↓

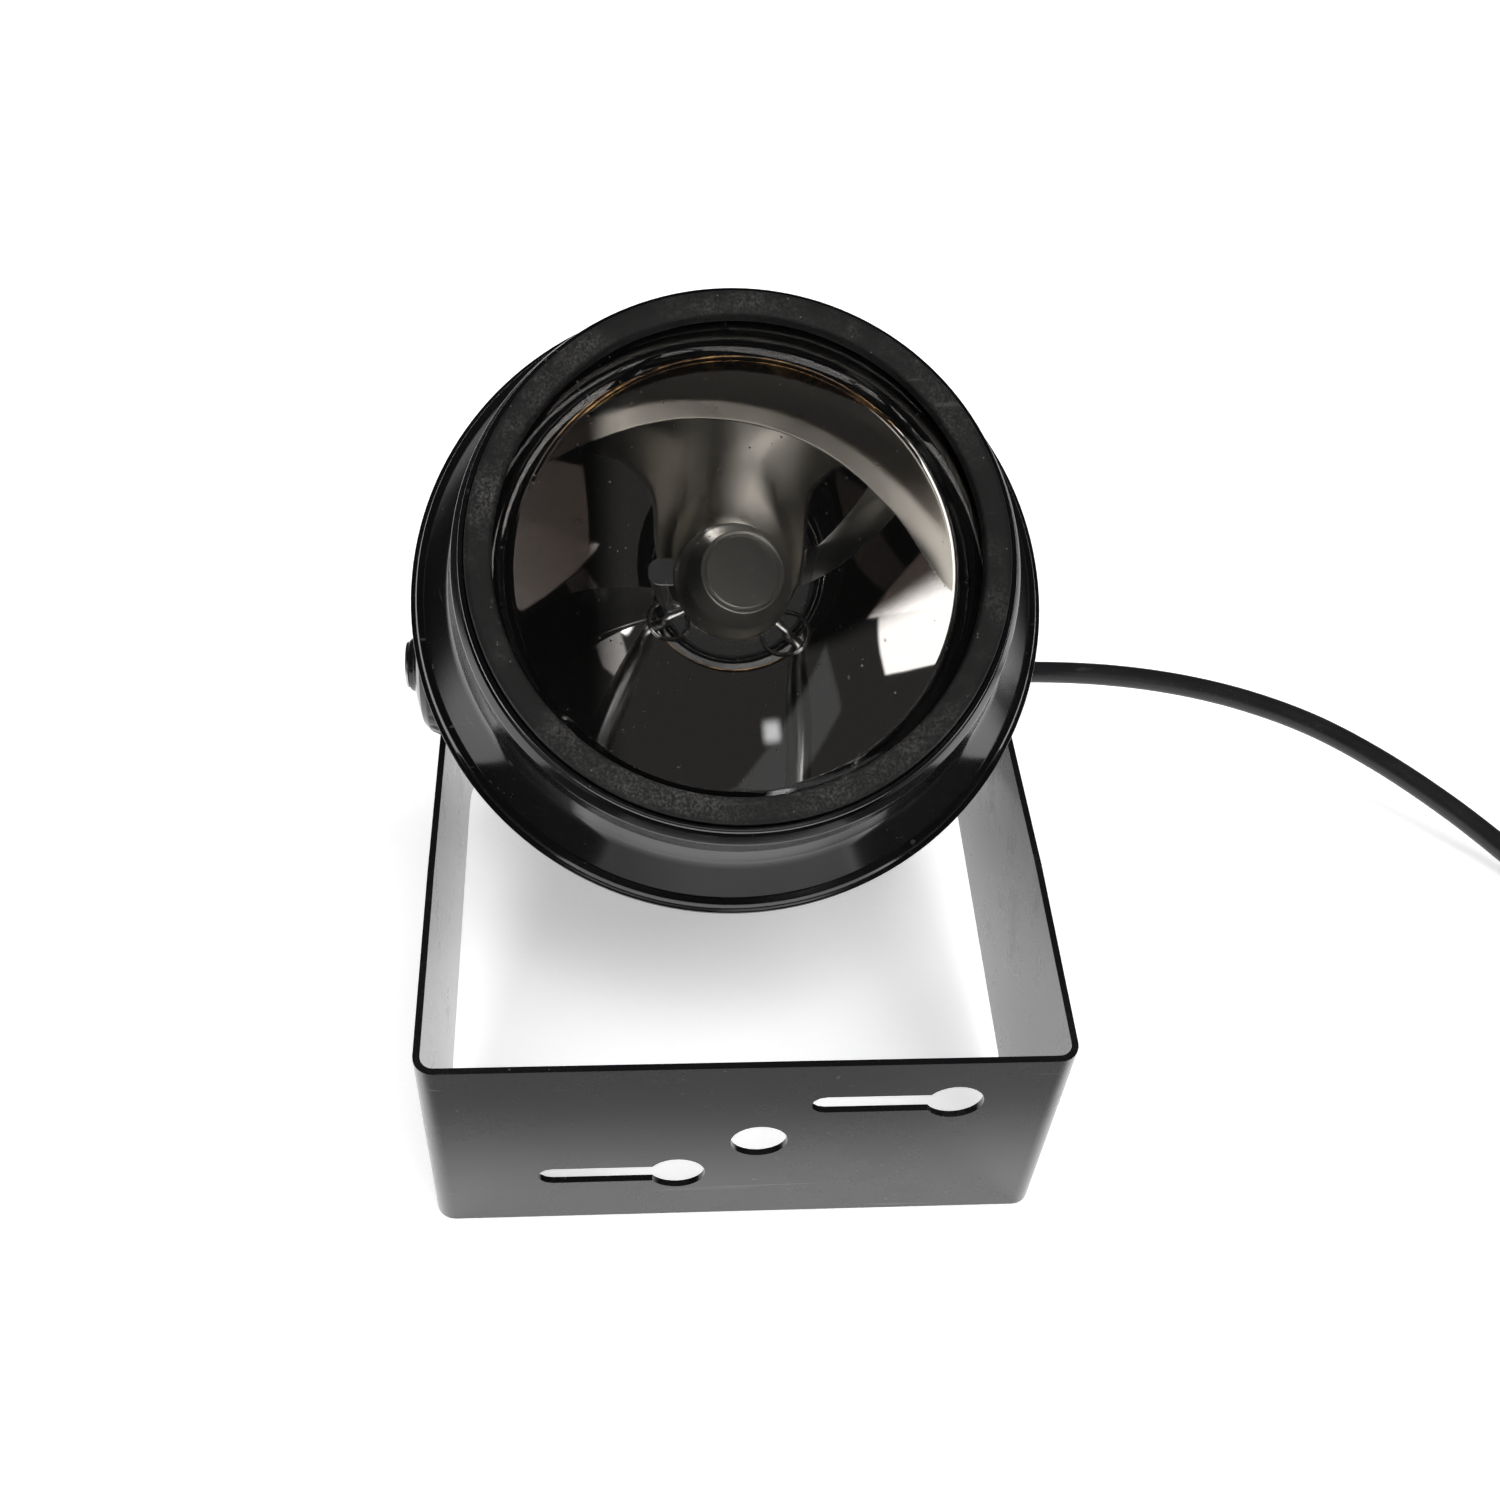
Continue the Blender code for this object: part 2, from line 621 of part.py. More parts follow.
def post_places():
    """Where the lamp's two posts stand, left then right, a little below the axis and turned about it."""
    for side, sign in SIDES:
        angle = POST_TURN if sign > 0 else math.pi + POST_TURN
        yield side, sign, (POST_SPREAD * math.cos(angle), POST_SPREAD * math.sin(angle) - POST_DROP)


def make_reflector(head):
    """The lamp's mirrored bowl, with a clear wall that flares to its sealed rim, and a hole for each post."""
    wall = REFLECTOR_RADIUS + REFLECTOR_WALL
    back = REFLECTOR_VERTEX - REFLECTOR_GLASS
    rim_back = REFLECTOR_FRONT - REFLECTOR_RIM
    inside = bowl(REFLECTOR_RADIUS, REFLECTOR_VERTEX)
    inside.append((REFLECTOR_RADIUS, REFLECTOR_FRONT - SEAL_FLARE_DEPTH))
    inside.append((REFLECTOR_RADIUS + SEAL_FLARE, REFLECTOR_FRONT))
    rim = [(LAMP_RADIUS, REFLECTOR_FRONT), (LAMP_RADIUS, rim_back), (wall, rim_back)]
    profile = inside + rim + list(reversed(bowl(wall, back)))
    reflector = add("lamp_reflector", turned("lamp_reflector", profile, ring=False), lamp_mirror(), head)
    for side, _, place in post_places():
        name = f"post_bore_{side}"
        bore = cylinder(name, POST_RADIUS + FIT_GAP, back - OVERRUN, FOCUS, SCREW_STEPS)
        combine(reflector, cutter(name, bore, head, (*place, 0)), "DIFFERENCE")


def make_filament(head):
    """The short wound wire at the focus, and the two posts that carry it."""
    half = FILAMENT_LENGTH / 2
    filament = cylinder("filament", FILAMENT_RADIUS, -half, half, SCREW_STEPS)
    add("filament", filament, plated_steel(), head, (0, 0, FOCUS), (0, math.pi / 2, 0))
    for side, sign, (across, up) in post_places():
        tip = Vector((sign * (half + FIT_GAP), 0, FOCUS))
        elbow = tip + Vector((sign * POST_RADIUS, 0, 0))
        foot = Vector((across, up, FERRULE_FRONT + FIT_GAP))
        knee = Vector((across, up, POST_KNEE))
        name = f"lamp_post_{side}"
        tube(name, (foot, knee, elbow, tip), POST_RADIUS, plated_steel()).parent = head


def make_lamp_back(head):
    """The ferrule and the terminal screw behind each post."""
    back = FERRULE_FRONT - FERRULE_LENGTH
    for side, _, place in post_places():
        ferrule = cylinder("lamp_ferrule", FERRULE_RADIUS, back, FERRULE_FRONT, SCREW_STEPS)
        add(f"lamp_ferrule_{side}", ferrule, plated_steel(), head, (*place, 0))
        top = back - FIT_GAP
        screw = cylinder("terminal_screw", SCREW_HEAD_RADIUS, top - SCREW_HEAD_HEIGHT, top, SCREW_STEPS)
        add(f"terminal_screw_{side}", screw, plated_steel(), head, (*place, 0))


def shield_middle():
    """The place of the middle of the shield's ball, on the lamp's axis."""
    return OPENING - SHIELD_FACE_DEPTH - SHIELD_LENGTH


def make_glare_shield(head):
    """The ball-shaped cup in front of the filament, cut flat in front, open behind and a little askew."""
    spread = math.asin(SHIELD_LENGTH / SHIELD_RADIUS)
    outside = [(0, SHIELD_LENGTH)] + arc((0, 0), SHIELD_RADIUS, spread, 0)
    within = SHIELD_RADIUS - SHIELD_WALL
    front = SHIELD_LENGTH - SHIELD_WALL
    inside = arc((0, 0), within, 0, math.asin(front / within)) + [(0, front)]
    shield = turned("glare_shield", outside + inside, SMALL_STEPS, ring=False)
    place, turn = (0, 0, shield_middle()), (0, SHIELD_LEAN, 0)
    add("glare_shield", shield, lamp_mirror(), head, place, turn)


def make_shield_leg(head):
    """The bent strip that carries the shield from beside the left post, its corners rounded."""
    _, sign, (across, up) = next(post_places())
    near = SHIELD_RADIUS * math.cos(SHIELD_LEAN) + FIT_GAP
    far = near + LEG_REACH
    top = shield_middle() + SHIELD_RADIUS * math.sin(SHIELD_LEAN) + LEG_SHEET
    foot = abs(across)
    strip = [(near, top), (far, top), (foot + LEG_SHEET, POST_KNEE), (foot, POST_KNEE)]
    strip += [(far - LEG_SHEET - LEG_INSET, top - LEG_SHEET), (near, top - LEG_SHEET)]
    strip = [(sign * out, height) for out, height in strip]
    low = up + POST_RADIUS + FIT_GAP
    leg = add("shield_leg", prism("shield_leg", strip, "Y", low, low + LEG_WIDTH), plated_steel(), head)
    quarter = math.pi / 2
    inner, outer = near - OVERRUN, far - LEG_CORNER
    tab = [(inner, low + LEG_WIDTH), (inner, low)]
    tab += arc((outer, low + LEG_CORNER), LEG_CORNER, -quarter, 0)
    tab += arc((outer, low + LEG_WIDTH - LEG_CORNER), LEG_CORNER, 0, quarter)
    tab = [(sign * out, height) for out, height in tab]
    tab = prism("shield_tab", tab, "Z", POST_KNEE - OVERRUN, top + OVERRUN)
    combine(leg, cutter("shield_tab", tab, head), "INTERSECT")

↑
↓

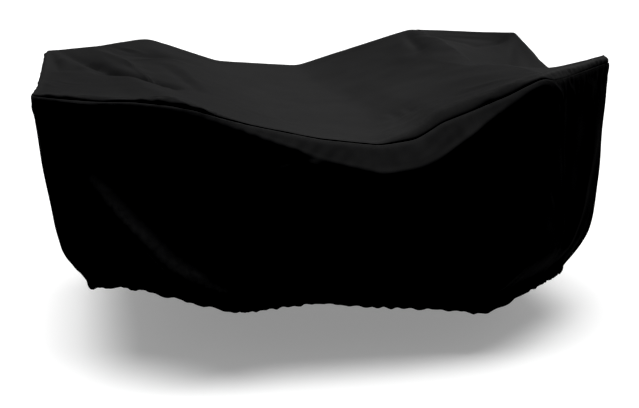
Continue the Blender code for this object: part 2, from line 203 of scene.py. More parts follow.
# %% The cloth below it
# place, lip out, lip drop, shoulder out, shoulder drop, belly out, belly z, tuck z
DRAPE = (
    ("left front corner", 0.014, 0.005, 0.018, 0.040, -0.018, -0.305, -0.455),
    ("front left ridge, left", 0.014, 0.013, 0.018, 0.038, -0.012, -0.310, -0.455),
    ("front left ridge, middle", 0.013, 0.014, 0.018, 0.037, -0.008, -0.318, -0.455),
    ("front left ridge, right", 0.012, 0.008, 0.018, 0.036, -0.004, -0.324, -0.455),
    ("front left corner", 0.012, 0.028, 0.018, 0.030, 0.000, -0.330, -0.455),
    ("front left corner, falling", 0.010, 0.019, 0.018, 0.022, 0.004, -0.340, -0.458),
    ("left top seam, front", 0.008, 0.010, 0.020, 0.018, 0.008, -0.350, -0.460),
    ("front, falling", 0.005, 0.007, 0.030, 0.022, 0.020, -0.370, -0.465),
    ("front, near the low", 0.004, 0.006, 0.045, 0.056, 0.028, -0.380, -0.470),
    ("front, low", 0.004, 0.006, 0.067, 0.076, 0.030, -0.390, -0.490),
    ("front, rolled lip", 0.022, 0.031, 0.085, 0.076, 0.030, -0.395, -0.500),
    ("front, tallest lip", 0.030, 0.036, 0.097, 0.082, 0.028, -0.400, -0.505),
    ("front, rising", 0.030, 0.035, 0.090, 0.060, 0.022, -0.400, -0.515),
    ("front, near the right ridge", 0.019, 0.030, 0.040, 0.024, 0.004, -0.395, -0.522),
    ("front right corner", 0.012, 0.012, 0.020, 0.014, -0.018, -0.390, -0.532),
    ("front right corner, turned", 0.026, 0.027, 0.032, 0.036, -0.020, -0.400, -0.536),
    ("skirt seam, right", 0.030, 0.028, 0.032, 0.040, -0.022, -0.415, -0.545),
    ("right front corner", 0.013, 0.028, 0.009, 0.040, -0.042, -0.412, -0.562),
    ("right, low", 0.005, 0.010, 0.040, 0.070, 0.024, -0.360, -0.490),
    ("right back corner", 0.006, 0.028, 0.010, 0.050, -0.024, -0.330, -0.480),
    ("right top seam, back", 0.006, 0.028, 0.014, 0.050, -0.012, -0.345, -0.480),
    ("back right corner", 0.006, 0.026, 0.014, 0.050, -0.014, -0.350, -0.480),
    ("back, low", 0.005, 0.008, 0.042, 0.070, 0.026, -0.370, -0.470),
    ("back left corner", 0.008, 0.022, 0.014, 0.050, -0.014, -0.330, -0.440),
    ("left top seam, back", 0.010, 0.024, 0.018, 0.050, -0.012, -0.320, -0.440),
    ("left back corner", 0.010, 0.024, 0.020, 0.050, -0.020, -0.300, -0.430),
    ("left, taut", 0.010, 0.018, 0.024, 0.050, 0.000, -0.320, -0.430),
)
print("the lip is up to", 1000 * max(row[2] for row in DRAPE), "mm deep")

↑

Task details -
Repeat the entries above verbatim, but only from the line that has "part.py. More parts follow." down to the line that has "plated_steel()).parent = head", inclusive.

Answer to this problem -
Continue the Blender code for this object: part 2, from line 621 of part.py. More parts follow.
def post_places():
    """Where the lamp's two posts stand, left then right, a little below the axis and turned about it."""
    for side, sign in SIDES:
        angle = POST_TURN if sign > 0 else math.pi + POST_TURN
        yield side, sign, (POST_SPREAD * math.cos(angle), POST_SPREAD * math.sin(angle) - POST_DROP)


def make_reflector(head):
    """The lamp's mirrored bowl, with a clear wall that flares to its sealed rim, and a hole for each post."""
    wall = REFLECTOR_RADIUS + REFLECTOR_WALL
    back = REFLECTOR_VERTEX - REFLECTOR_GLASS
    rim_back = REFLECTOR_FRONT - REFLECTOR_RIM
    inside = bowl(REFLECTOR_RADIUS, REFLECTOR_VERTEX)
    inside.append((REFLECTOR_RADIUS, REFLECTOR_FRONT - SEAL_FLARE_DEPTH))
    inside.append((REFLECTOR_RADIUS + SEAL_FLARE, REFLECTOR_FRONT))
    rim = [(LAMP_RADIUS, REFLECTOR_FRONT), (LAMP_RADIUS, rim_back), (wall, rim_back)]
    profile = inside + rim + list(reversed(bowl(wall, back)))
    reflector = add("lamp_reflector", turned("lamp_reflector", profile, ring=False), lamp_mirror(), head)
    for side, _, place in post_places():
        name = f"post_bore_{side}"
        bore = cylinder(name, POST_RADIUS + FIT_GAP, back - OVERRUN, FOCUS, SCREW_STEPS)
        combine(reflector, cutter(name, bore, head, (*place, 0)), "DIFFERENCE")


def make_filament(head):
    """The short wound wire at the focus, and the two posts that carry it."""
    half = FILAMENT_LENGTH / 2
    filament = cylinder("filament", FILAMENT_RADIUS, -half, half, SCREW_STEPS)
    add("filament", filament, plated_steel(), head, (0, 0, FOCUS), (0, math.pi / 2, 0))
    for side, sign, (across, up) in post_places():
        tip = Vector((sign * (half + FIT_GAP), 0, FOCUS))
        elbow = tip + Vector((sign * POST_RADIUS, 0, 0))
        foot = Vector((across, up, FERRULE_FRONT + FIT_GAP))
        knee = Vector((across, up, POST_KNEE))
        name = f"lamp_post_{side}"
        tube(name, (foot, knee, elbow, tip), POST_RADIUS, plated_steel()).parent = head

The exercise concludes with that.